Implementing a representative committee of students, parents, educators and community that have input and decision making power at the state level.

If we want to make sure that we maintain an equitable funding system we need a space where community voice holds power and is not tokenized.  In order for this to happen, there needs to be a space where community members can weigh in on funding decisions and priorities from the beginning of the process.  The governor’s finance department is the first body that deals with the funding formula and creates the budget that goes to the legislature for revisions and approval. Education stake holders need to have a place at the finance committee level so that they are able to weigh in from the first moment that the education budget is created.

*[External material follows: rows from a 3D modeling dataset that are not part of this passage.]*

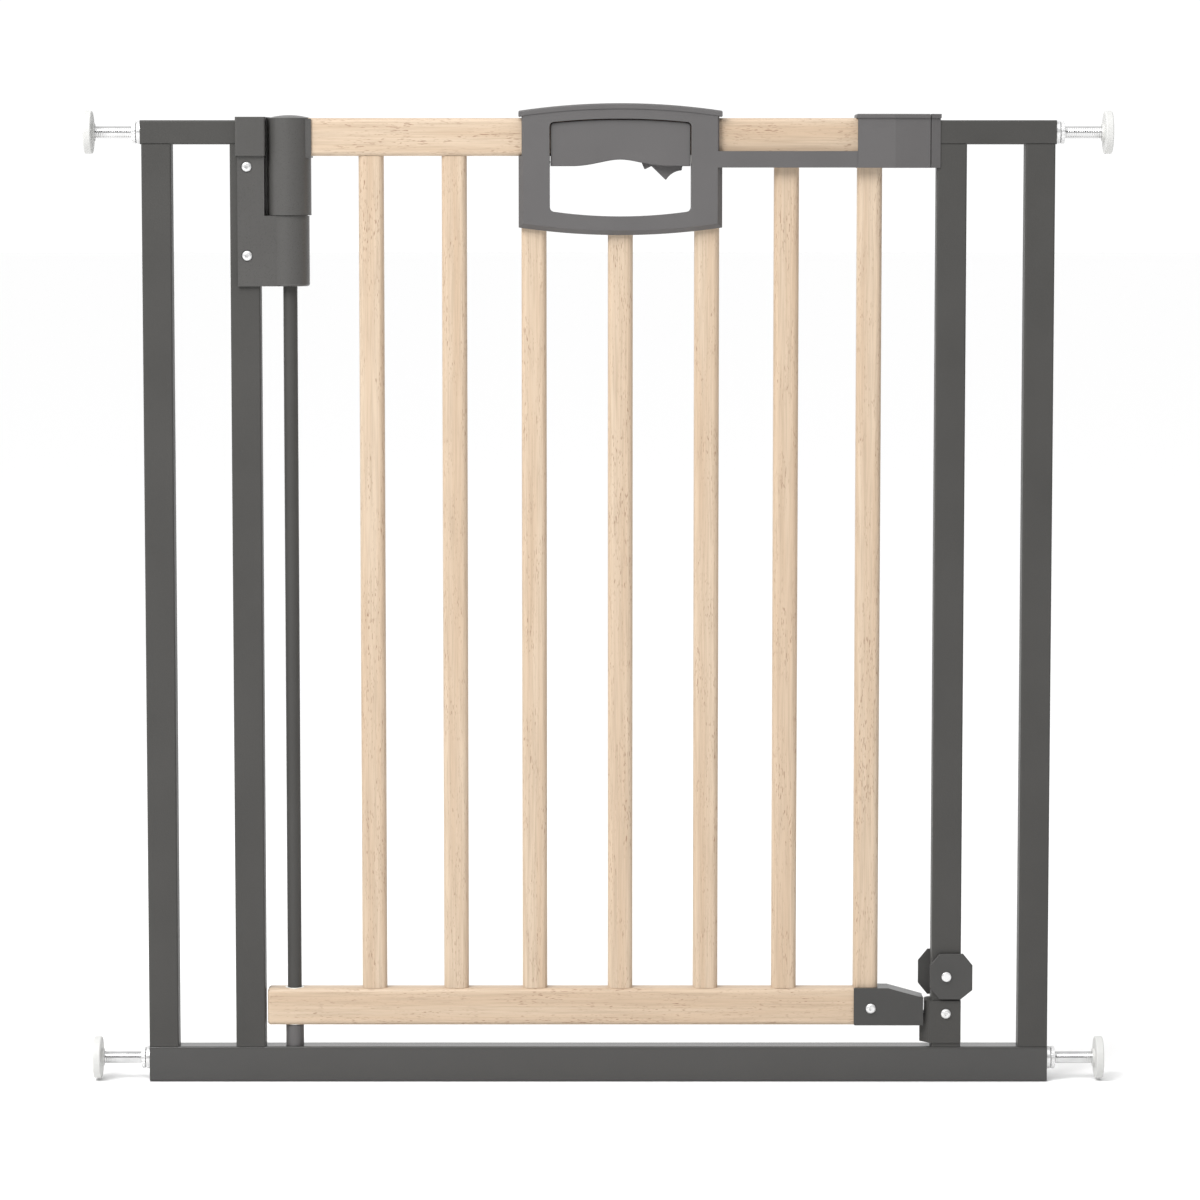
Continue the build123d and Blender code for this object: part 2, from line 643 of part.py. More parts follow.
# ---- Hinge, door side --------------------------------------------------------------------------
# Sleeve: a hollow barrel with a guide tube round the rod and a strap round the rail's end.
with BuildPart() as hinge_sleeve:
    upright(hinge_x, 0, sleeve_radius, (sleeve_bottom, sleeve_top))
    hollow = (sleeve_bottom, sleeve_top - sleeve_roof)
    upright(hinge_x, 0, sleeve_radius - sleeve_wall, hollow, Mode.SUBTRACT)
    upright(hinge_x, 0, guide_radius, (sleeve_bottom, sleeve_top))
    with Locations((hinge_x, 0, hollow[0] + sleeve_roof / 2)):
        with PolarLocations(0, sleeve_ribs, start_angle=180 / sleeve_ribs):
            Box(
                sleeve_radius - sleeve_wall / 2,
                sleeve_rib,
                hollow[1] - hollow[0] - sleeve_roof / 2,
                align=(Align.MIN, Align.CENTER, Align.MIN),
            )
    block(
        (hinge_x + guide_radius - 1, strap_right),
        (-strap_half_depth, strap_half_depth),
        (top_wood_bottom - strap_thickness, sleeve_top),
    )
    block(
        (top_wood_ends[0], strap_right),
        (-wood_half_depth, wood_half_depth),
        (top_wood_bottom, sleeve_top),
        Mode.SUBTRACT,
    )
    upright(hinge_x, 0, rod_bore, (sleeve_bottom, sleeve_top), Mode.SUBTRACT)
save(hinge_sleeve.part, "hinge_sleeve")

# Sleeve cap: a shallow dome over the sleeve and the strap.
with BuildPart() as hinge_cap:
    upright(hinge_x, 0, sleeve_radius, (sleeve_top, sleeve_top + hinge_cap_height))
    dome_radius = sleeve_radius * hinge_cap_dome
    dome_centre = sleeve_top + hinge_cap_height - dome_radius
    with Locations((hinge_x, 0, dome_centre)):
        Sphere(dome_radius, mode=Mode.INTERSECT)
    block(
        (top_wood_ends[0], strap_right),
        (-wood_half_depth, wood_half_depth),
        (sleeve_top, top_wood_top),
        Mode.SUBTRACT,
    )
save(hinge_cap.part, "hinge_cap")

# Bushes: one pressed into each end of the rod's hole in the bottom wooden rail.
with BuildPart() as rail_bushes:
    for low in (bottom_wood_bottom, bottom_wood_top - rail_bush_length):
        upright(hinge_x, 0, rail_bush_radius, (low, low + rail_bush_length))
        upright(hinge_x, 0, rod_bore, (low, low + rail_bush_length), Mode.SUBTRACT)
save(rail_bushes.part, "rail_bushes")

# ---- Handle ------------------------------------------------------------------------------------
def bow(half, radius):
    """How far a curve of this radius bows over this half width."""
    return radius - (radius**2 - half**2) ** 0.5


def bowed_outline(half, low, high, low_bow, high_bow):
    """Edges of a shape about the door's centre: upright sides, a bottom bowed down and a top bowed up."""
    left = door_centre - half
    right = door_centre + half
    with BuildLine() as outline:
        ThreePointArc((left, low + low_bow), (door_centre, low), (right, low + low_bow))
        Line((right, low + low_bow), (right, high - high_bow))
        ThreePointArc((right, high - high_bow), (door_centre, high), (left, high - high_bow))
        Line((left, high - high_bow), (left, low + low_bow))
    return outline.edges()


handle_bow = bow(handle_half_width, handle_curve)
shell_top = handle_top - handle_cap_height
shell_bow = bow(handle_half_width, handle_curve - handle_cap_height)
grip_bow = bow(grip_half_width, grip_curve)
grip_top_bow = bow(grip_half_width, handle_curve - handle_top + grip_top)
inner_half = handle_neck_half_width - handle_wall
inner_bow = bow(inner_half, handle_curve)
cover_left = door_centre + handle_half_width - handle_bevel[0]
handle_ends = (door_centre - handle_half_width, door_centre + handle_half_width)
left_window = (door_centre - inner_half, door_centre)
right_window = (door_centre + grip_half_width, door_centre + handle_neck_half_width)
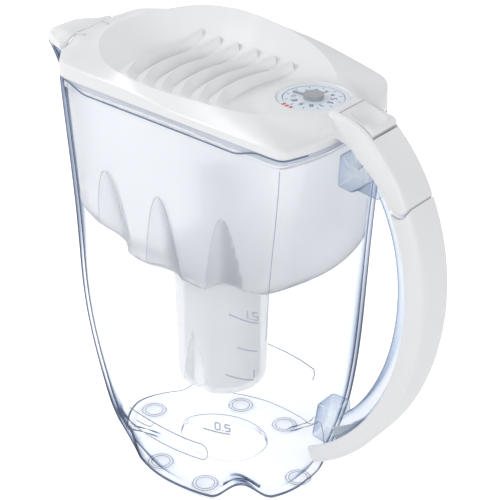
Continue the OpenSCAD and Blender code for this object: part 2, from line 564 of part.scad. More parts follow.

The faith of California lies in what we decided to do for our children today.  The matter at hand is not weather we have funds or resources available to provide for the kids of California, the matter at hand is weather California as a state is willing to re organize its priorities and the abundance of funds and resources to make sure that every kid has a quality education, access to the resources that exist, and an opportunity to a future.  We can continue to fail the children of California and continue to push them out of school, pink slip their teachers, not provide them with the materials and environment they need to meet the standards, and we can continue provide for the most fortunate children of the state and leave the rest behind, or we can decide through our policies and funding strategies and our decision making system, that KIDS COUNT!